Sitting in that car, somewhere on the A2 heading back north, I thought about the Sunday afternoon eight months earlier when I'd had nowhere to be and no one to call. The distance between those two moments felt enormous.
It was just apps. And a bit of courage to use them in an unconventional way.
Frequently Asked Questions
Isn't it weird to use dating apps specifically to find friends?
Less weird than it used to be. Bumble BFF was built explicitly for this. And on romantic dating apps, being upfront about wanting social connection first attracts people who respect that honesty — and often share the same need, especially among people who've relocated.
How do I bring up wanting friendship without making it awkward?
Be warm and casual about it early: "I'm relatively new here and honestly just trying to build my social circle — no pressure on what this turns into." Most people respond positively because it removes ambiguity and makes the meeting feel lower stakes.
Do I need to pay for premium to make this work?
Not necessarily. I made most of my closest connections through free tiers. Premium features like unlimited likes and better visibility help, but genuine conversation and a clear, honest profile matter far more than algorithmic boosts.
What's the fastest way to go from app conversation to actual friendship?

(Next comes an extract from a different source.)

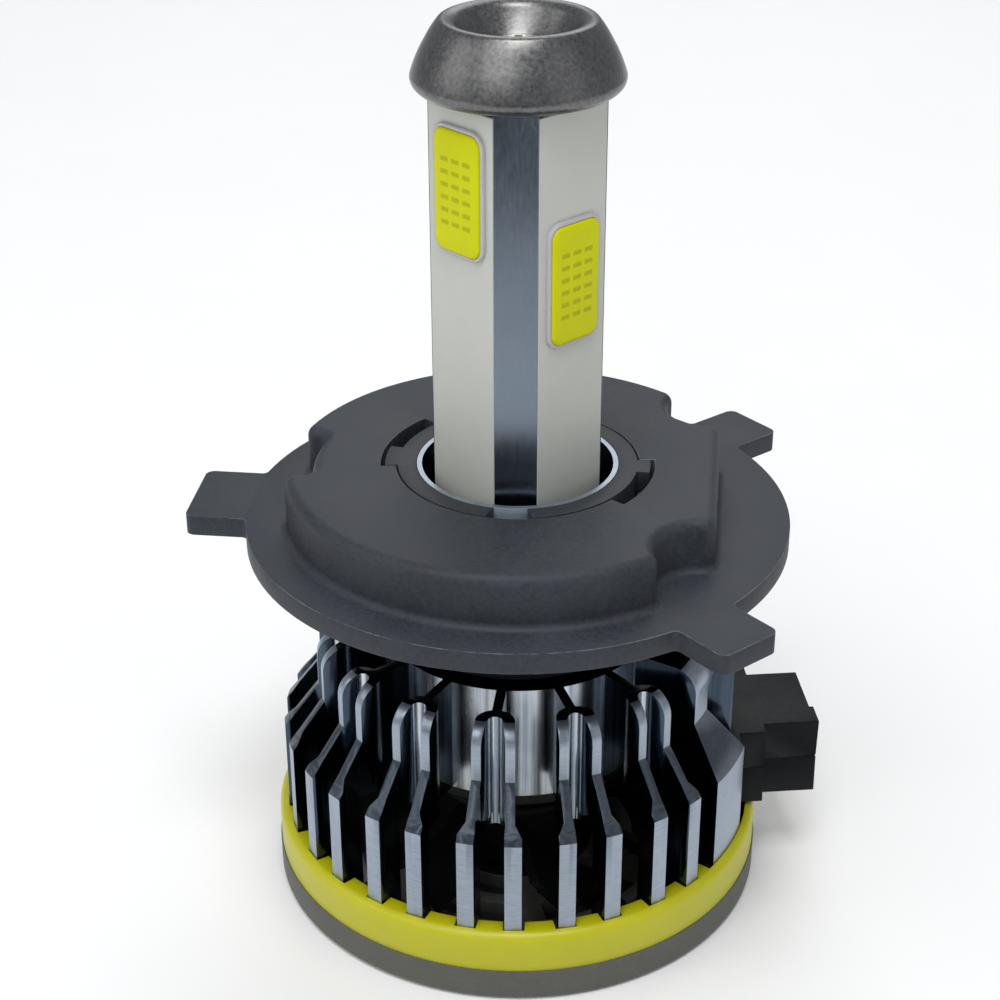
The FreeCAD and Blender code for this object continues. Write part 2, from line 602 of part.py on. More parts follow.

Suggest a specific, low-pressure activity rather than just "coffee sometime." "There's a market near Alfama on Saturday morning — want to check it out?" is more likely to happen than a vague future plan. Specificity signals genuine interest and makes it easy to say yes.
Is Bumble BFF available everywhere?
Bumble BFF is available in most countries where Bumble operates, which includes most of Europe, North America, Australia, and many parts of Asia and Latin America. Availability and user density vary by city — larger metropolitan areas have significantly more active users.